EXERCISE:
Everything from the line containing "for number, (place, normal)" to the line containing "before = set(bpy.data.objects)", both lines included, must be copied exactly; nothing else should be.

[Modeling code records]
______________________________

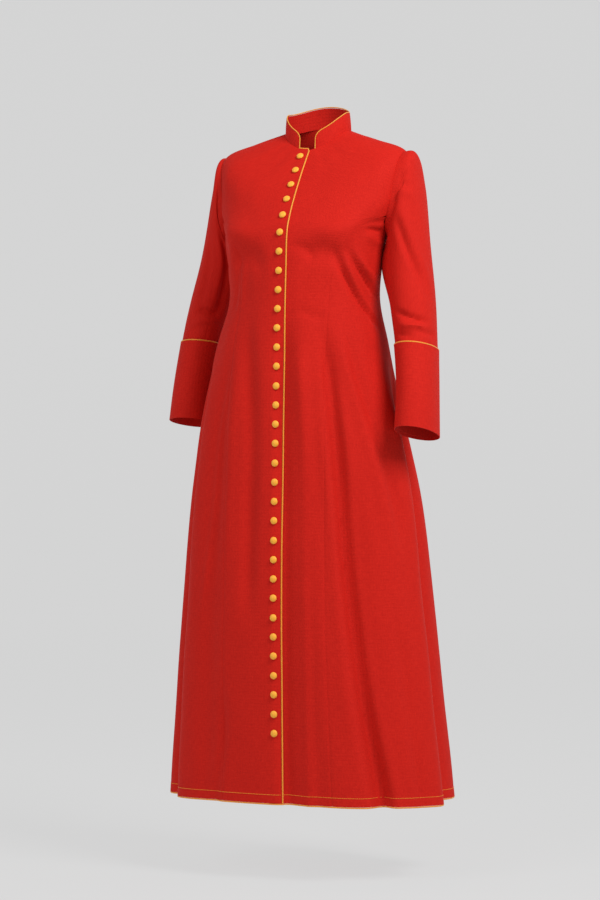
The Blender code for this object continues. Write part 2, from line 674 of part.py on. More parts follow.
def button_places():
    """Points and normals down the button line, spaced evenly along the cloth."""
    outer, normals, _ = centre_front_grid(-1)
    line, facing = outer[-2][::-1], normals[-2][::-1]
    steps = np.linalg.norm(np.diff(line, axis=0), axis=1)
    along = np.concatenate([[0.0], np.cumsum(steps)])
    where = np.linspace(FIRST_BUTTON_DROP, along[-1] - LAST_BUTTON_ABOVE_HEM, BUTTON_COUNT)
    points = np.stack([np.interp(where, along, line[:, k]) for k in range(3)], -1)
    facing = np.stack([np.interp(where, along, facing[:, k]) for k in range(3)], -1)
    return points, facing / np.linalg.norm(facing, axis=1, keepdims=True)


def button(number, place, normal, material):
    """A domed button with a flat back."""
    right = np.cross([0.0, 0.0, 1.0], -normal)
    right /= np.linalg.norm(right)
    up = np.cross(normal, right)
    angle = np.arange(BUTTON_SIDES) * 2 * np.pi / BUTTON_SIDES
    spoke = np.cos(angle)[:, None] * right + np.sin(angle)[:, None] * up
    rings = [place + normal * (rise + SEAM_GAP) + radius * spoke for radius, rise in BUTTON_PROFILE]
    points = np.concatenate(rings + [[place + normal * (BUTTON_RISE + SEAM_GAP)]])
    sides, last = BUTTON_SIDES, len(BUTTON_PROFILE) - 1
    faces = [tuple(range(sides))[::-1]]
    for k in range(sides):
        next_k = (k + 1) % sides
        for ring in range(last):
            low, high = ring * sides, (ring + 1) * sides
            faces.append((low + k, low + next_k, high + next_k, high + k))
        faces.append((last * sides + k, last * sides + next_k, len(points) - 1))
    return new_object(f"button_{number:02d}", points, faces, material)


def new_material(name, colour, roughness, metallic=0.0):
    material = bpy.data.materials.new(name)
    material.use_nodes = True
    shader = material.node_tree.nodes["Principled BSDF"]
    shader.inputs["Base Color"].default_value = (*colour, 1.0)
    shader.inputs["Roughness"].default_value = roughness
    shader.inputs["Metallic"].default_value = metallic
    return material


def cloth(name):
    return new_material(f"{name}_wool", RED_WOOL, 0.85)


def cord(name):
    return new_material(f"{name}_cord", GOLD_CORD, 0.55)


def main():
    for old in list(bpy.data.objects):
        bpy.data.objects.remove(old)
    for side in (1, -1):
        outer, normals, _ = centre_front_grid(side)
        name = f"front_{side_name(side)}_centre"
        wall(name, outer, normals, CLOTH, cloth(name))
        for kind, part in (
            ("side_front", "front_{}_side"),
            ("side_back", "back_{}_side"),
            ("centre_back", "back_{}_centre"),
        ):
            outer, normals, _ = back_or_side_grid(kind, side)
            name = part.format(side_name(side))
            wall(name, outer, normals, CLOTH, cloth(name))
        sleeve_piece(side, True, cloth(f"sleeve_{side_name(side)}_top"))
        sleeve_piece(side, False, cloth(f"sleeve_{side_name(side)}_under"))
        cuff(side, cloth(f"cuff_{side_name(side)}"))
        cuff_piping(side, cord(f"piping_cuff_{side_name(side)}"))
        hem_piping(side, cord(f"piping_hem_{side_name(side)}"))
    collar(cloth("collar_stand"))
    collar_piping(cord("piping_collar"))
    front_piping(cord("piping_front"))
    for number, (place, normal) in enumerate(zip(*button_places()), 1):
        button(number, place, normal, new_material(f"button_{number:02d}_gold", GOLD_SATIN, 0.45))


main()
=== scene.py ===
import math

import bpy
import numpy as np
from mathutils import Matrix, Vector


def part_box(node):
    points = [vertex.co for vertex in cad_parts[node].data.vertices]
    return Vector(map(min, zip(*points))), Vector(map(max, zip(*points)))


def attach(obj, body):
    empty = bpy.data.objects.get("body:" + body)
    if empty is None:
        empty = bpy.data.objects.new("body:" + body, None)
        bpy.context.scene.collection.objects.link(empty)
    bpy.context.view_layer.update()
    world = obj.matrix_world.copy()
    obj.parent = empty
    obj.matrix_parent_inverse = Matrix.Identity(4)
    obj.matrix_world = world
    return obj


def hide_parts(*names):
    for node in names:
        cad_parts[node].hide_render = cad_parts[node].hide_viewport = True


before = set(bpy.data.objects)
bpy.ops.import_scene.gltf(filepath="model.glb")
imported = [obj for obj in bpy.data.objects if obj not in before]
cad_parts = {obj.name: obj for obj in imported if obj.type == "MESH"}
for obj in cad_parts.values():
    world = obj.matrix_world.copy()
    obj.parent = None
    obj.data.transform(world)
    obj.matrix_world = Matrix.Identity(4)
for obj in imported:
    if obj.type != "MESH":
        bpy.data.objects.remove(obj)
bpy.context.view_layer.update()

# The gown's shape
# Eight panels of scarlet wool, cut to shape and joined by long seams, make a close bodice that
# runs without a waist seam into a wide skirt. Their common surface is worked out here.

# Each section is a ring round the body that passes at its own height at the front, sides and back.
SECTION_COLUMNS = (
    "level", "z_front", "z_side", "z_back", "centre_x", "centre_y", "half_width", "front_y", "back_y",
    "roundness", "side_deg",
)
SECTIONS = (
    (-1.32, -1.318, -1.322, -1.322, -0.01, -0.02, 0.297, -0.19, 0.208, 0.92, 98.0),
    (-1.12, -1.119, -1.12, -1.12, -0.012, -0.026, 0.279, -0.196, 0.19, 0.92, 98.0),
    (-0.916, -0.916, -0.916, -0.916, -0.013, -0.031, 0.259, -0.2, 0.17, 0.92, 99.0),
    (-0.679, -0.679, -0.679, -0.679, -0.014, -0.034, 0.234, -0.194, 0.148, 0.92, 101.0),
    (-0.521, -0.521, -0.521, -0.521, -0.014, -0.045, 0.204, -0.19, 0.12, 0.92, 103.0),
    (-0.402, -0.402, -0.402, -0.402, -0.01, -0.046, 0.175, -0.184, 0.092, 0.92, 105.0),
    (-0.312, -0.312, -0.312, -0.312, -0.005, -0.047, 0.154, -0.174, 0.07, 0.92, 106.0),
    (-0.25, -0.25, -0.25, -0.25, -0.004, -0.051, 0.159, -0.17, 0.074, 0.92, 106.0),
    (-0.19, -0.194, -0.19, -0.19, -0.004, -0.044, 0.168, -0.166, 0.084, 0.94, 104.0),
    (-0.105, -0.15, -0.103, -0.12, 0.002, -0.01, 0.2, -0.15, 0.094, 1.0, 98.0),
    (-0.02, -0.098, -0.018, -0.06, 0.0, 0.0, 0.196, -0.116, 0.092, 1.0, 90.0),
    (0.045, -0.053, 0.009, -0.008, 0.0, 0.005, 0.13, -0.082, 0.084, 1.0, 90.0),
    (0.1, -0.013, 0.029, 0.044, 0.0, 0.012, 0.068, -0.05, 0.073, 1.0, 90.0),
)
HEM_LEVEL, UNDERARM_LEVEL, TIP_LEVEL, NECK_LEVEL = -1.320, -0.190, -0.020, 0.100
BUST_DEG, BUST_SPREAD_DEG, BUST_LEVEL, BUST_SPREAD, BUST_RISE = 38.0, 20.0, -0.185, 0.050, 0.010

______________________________

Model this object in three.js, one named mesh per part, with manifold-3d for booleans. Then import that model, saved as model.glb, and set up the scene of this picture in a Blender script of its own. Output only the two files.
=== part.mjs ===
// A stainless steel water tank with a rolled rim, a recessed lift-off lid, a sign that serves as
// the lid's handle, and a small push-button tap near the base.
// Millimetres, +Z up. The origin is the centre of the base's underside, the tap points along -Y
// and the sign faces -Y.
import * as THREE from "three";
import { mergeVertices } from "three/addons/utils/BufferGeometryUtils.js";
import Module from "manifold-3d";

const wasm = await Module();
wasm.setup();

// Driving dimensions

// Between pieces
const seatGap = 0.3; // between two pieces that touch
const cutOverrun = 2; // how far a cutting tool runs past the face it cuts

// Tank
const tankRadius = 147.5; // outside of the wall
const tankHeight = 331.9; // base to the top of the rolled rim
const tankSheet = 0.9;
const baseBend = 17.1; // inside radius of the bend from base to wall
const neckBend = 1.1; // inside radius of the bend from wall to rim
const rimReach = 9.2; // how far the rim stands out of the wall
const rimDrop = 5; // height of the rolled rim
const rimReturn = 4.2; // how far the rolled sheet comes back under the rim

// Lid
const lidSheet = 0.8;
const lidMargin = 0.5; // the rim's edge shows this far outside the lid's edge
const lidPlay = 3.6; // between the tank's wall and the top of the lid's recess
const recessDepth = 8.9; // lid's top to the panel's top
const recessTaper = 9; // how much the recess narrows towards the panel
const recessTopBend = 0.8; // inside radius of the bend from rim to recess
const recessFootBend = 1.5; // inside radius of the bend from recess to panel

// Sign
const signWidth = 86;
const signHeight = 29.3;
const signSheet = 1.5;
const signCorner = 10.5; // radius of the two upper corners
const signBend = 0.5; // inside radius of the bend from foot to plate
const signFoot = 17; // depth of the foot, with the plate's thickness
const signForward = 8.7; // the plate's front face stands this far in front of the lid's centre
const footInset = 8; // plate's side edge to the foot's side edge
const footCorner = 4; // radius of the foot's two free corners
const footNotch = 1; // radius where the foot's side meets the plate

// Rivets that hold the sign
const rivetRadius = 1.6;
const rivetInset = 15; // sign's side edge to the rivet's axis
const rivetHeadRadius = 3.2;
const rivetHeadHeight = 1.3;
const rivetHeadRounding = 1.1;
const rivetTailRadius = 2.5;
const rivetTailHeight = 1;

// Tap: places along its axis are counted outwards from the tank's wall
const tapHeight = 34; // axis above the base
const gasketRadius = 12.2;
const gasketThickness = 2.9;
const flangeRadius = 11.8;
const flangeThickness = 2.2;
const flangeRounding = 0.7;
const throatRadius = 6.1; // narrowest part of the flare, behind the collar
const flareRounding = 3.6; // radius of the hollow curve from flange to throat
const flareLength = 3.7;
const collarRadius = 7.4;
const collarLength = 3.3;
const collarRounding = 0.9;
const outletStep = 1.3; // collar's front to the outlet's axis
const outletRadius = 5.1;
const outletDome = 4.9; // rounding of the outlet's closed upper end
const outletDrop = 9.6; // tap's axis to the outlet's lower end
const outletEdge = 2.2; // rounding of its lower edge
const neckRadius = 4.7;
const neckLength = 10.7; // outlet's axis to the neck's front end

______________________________

COMPLETE OUTPUT:
    for number, (place, normal) in enumerate(zip(*button_places()), 1):
        button(number, place, normal, new_material(f"button_{number:02d}_gold", GOLD_SATIN, 0.45))


main()
=== scene.py ===
import math

import bpy
import numpy as np
from mathutils import Matrix, Vector


def part_box(node):
    points = [vertex.co for vertex in cad_parts[node].data.vertices]
    return Vector(map(min, zip(*points))), Vector(map(max, zip(*points)))


def attach(obj, body):
    empty = bpy.data.objects.get("body:" + body)
    if empty is None:
        empty = bpy.data.objects.new("body:" + body, None)
        bpy.context.scene.collection.objects.link(empty)
    bpy.context.view_layer.update()
    world = obj.matrix_world.copy()
    obj.parent = empty
    obj.matrix_parent_inverse = Matrix.Identity(4)
    obj.matrix_world = world
    return obj


def hide_parts(*names):
    for node in names:
        cad_parts[node].hide_render = cad_parts[node].hide_viewport = True


before = set(bpy.data.objects)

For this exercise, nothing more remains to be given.